Why does GCC -O3 cause infinite std::distance with filter iterators over a std::deque?


After much pain and misery, I've tracked down some very odd behaviour where std::distance never returns when given a range of boost::filter_iterators over a std::deque. It appears the problem is unique to GCC (6.1+) with -O3 optimisations.
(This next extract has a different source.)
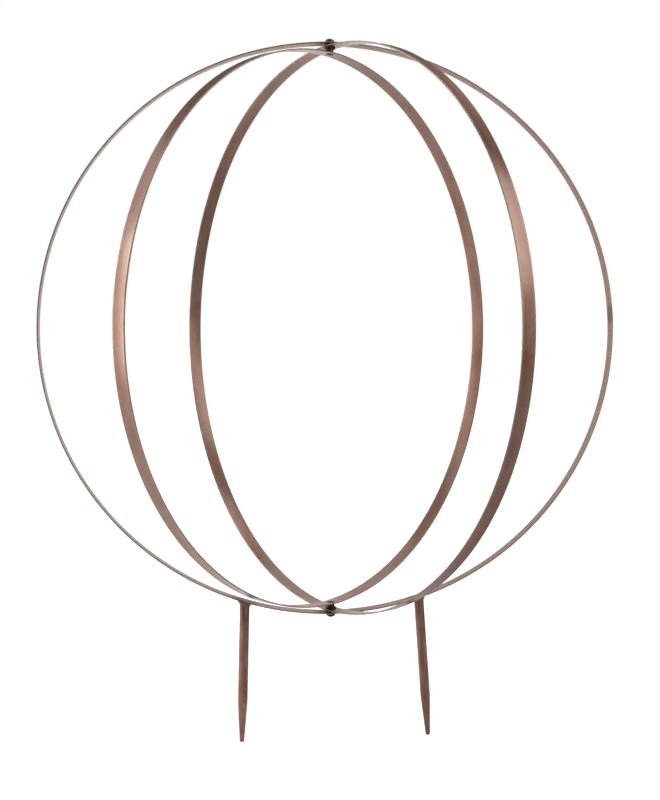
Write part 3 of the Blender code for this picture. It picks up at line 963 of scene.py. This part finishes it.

Here is an example demonstrating the offending behaviour:

#include <string>
#include <deque>
#include <iterator>
#include <iostream>

#include <boost/iterator/filter_iterator.hpp>

struct Foo
{
    std::string bar, s = "";
    char a = '\0';
};

int main()
{
    const std::deque<Foo> foos(14, {""});
    const std::string test {};
    const auto p = [test] (const auto& foo) { return foo.bar == test; };
    using boost::make_filter_iterator;
    const auto begin = make_filter_iterator(p, std::cbegin(foos), std::cend(foos));
    const auto end   = make_filter_iterator(p, std::cend(foos), std::cend(foos));
    std::cout << std::distance(begin, end) << std::endl;
}

Some observations:

  • GCC with optimisations -O2 or less returns as expected.
  • Clang (3.8) returns the correct answer with any optimisation level.
  • Changing std::deque to std::vector or std::list results in expected behaviour.
  • The 14 is critical; anything less and the problem disappears.
  • The sizeof(Foo) is important; removing s or a makes the problem go away.
  • Capturing test by reference, or just comparing to a constant expression (e.g. foo.bar == " ") results in normal behaviour.
  • There are no compiler warnings (with -Wall -Wextra -pedantic).
  • Valgrind reports no errors.
  • Use fsanitize=undefined and the problem goes away.

What's going on?


Solution

  • This behaviour was due to a GCC bug caused by bad vectorisation optimisation. A fix has now been issued, which should appear in GCC 6.3.

    For those stuck with GCC 5.4 - 6.2, the compiler option -fno-tree-slp-vectorize will 'fix' the issue.